Per Fincantieri, il test australiano è pur sempre la conferma della validità del suo progetto, che resta in corsa negli Stati Uniti per il programma denominato FFG(X) della Marina militare americana e che, a detta dello stesso Australian Strategic Policy Institute, era comunque l’unico in grado di assicurare, anche grazie a un piano finalizzato a trasformare l’Australia in un vero e proprio hub dell’industria cantieristica, come auspicato dal governo di Canberra.
E se è vero che l’assegnazione della maxi commessa per la costruzione delle fregate australiane rappresenta la seconda vittoria consecutiva per BAE Systems, che solo la settimana prima era stata selezionata dal Pentagono per costruire veicoli d’assalto anfibi per il corpo dei Marines, è anche vero che BAE è stata scelta insieme a Iveco, parte del gruppo italo-americano Fiat Chrysler Automobiles (FCA).
Anche Mediobanca Securities ha ridimensionato la ‘mazzata’ australiana, sottolineando come il gruppo di Trieste abbia comunque uno stock di ordini da evadere pari a 22 miliardi di euro. “Il che implica una copertura dei ricavi per più di quattro anni”, sottolinea la banca d’affari citata dal portale Formiche.net.
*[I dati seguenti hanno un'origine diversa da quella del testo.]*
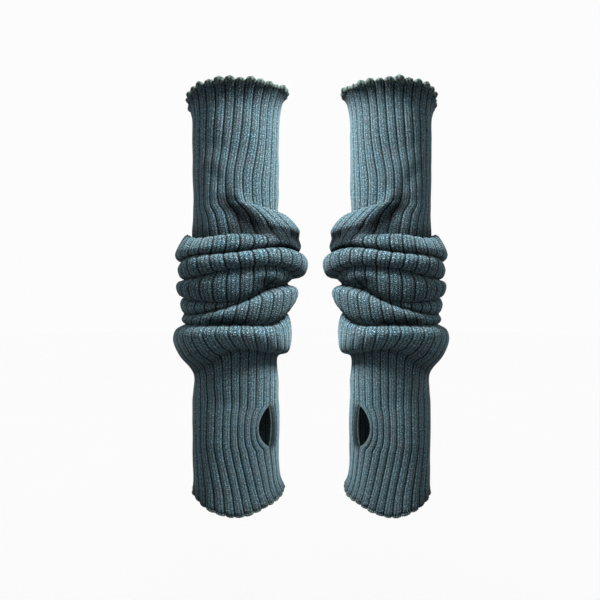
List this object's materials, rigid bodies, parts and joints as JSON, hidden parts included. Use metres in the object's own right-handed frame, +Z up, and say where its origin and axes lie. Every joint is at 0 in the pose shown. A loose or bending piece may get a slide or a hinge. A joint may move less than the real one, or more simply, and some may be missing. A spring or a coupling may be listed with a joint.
{
  "type": "pair of wrist warmers",
  "caption": "Pair of long rib-knit wrist warmers, hollow as if worn, bunched in rolls over the forearms, with ruffled ends and a thumb slit in each.",
  "frame": {"origin": "midway between the two wrists, at the height where each warmer meets its wearer's wrist", "axes": "+Z up the forearms towards the arm ends, -Y the front that faces the viewer with the backs of the hands, +X from the left warmer to the right one"},
  "size_m": [0.2544, 0.1121, 0.3841],
  "materials": {
    "rib_knit": "soft matt melange rib knit",
    "overlock_yarn": "matt overlock stitching in the same yarn"
  },
  "bodies": {
    "root": {"left_tube": "rib_knit", "left_arm_edging": "overlock_yarn", "left_hand_edging": "overlock_yarn", "left_thumb_edging": "overlock_yarn", "right_tube": "rib_knit", "right_arm_edging": "overlock_yarn", "right_hand_edging": "overlock_yarn", "right_thumb_edging": "overlock_yarn"}
  },
  "joints": []
}
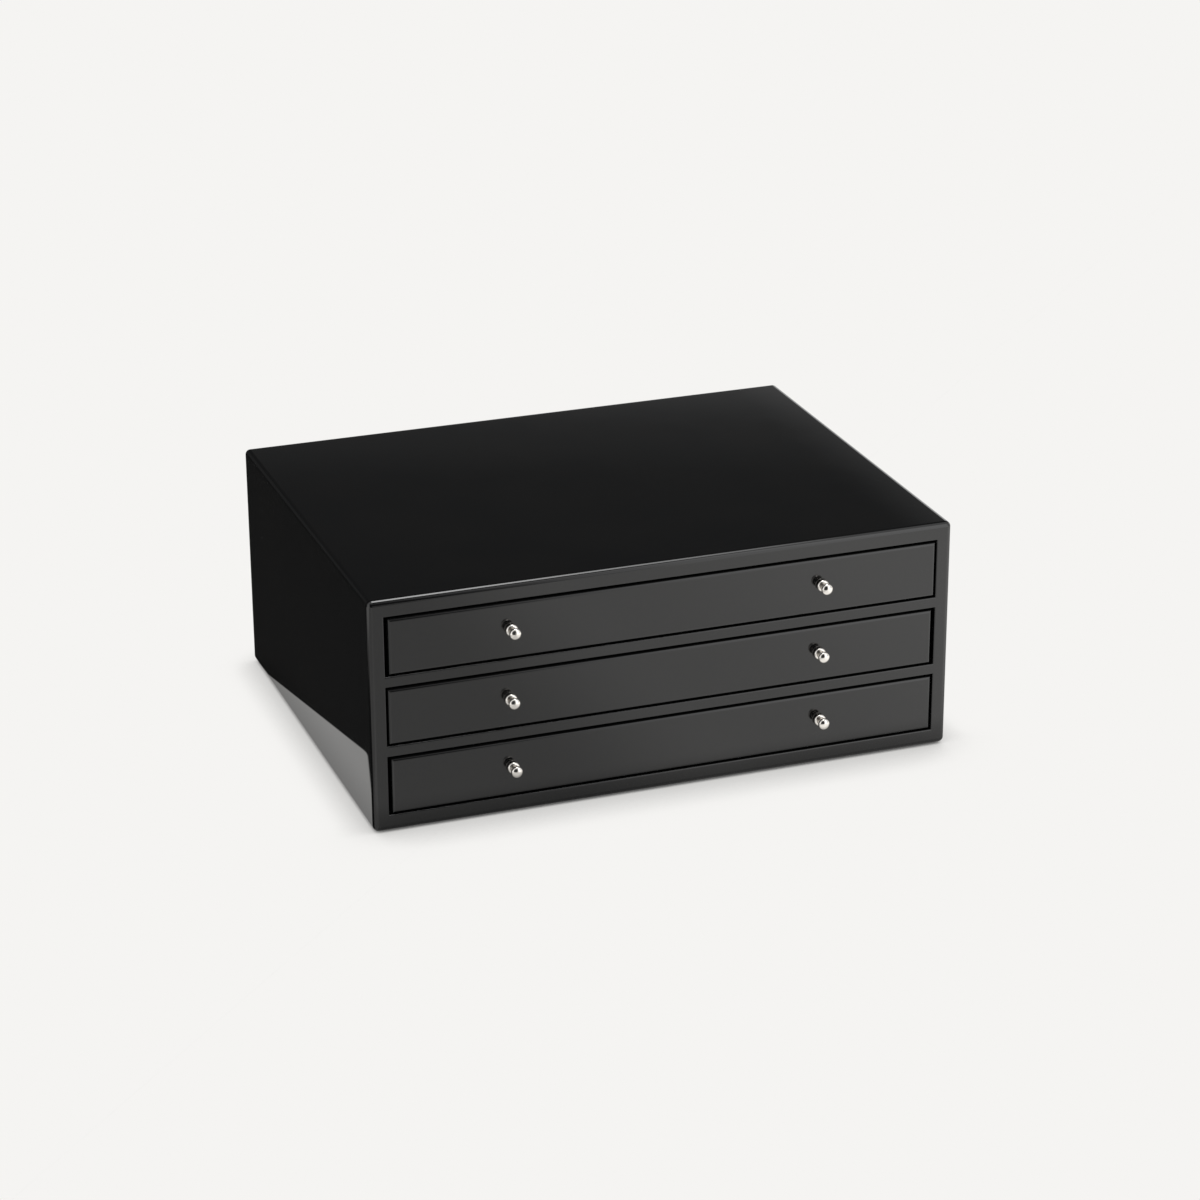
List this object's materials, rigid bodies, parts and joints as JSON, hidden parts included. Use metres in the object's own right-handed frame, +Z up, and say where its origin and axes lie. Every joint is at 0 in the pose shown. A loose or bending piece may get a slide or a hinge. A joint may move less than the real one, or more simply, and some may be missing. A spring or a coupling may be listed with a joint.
{
  "type": "drawer box",
  "caption": "Low rectangular tabletop chest in glossy lacquer with full-width inset drawers that slide out to the front, each pulled by small turned metal knobs.",
  "frame": {"origin": "middle of the carcass's underside, on the felt that it stands on", "axes": "+X to the right along the drawers, +Y to the back, +Z up; drawers pull out along -Y"},
  "size_m": [0.38, 0.2985, 0.152],
  "materials": {
    "carcass_lacquer": "black high-gloss lacquer over fibreboard",
    "drawer_lacquer": "black high-gloss lacquer over fibreboard",
    "drawer_box_satin": "black satin lacquer",
    "suede_lining": "charcoal suede with a short nap",
    "black_felt": "pressed felt",
    "polished_nickel": "polished nickel plate on turned brass",
    "screw_steel": "zinc-plated steel"
  },
  "bodies": {
    "carcass": {"carcass_top": "carcass_lacquer", "carcass_bottom": "carcass_lacquer", "carcass_left_side": "carcass_lacquer", "carcass_right_side": "carcass_lacquer", "carcass_back": "carcass_lacquer", "upper_shelf": "carcass_lacquer", "lower_shelf": "carcass_lacquer", "felt_base": "black_felt", "glide_strips": "black_felt", "stop_pads": "black_felt"},
    "top_drawer": {"top_drawer_front": "drawer_lacquer", "top_drawer_left_side": "drawer_box_satin", "top_drawer_right_side": "drawer_box_satin", "top_drawer_back": "drawer_box_satin", "top_drawer_bottom": "drawer_box_satin", "top_drawer_base_pad": "suede_lining", "top_drawer_wall_lining": "suede_lining", "top_drawer_left_knob": "polished_nickel", "top_drawer_right_knob": "polished_nickel", "top_drawer_knob_screws": "screw_steel"},
    "middle_drawer": {"middle_drawer_front": "drawer_lacquer", "middle_drawer_left_side": "drawer_box_satin", "middle_drawer_right_side": "drawer_box_satin", "middle_drawer_back": "drawer_box_satin", "middle_drawer_bottom": "drawer_box_satin", "middle_drawer_base_pad": "suede_lining", "middle_drawer_wall_lining": "suede_lining", "middle_drawer_left_knob": "polished_nickel", "middle_drawer_right_knob": "polished_nickel", "middle_drawer_knob_screws": "screw_steel"},
    "bottom_drawer": {"bottom_drawer_front": "drawer_lacquer", "bottom_drawer_left_side": "drawer_box_satin", "bottom_drawer_right_side": "drawer_box_satin", "bottom_drawer_back": "drawer_box_satin", "bottom_drawer_bottom": "drawer_box_satin", "bottom_drawer_base_pad": "suede_lining", "bottom_drawer_wall_lining": "suede_lining", "bottom_drawer_left_knob": "polished_nickel", "bottom_drawer_right_knob": "polished_nickel", "bottom_drawer_knob_screws": "screw_steel"}
  },
  "joints": [
    {"name": "top_drawer_slide", "type": "slide", "parent": "carcass", "child": "top_drawer", "axis": [0, -1, 0], "range_m": [0, 0.22]},
    {"name": "middle_drawer_slide", "type": "slide", "parent": "carcass", "child": "middle_drawer", "axis": [0, -1, 0], "range_m": [0, 0.22]},
    {"name": "bottom_drawer_slide", "type": "slide", "parent": "carcass", "child": "bottom_drawer", "axis": [0, -1, 0], "range_m": [0, 0.22]}
  ]
}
Lunedì scorso, Fincantieri si è aggiudicata un nuovo contratto da 550 milioni di euro per la costruzione di tre navi per la guardia costiera norvegese e all’indomani della notizia della perdita della gara ha continuato a guadagnare il 3,4% in borsa. Segno che il gruppo è in grado di reggere anche gli scossoni più forti.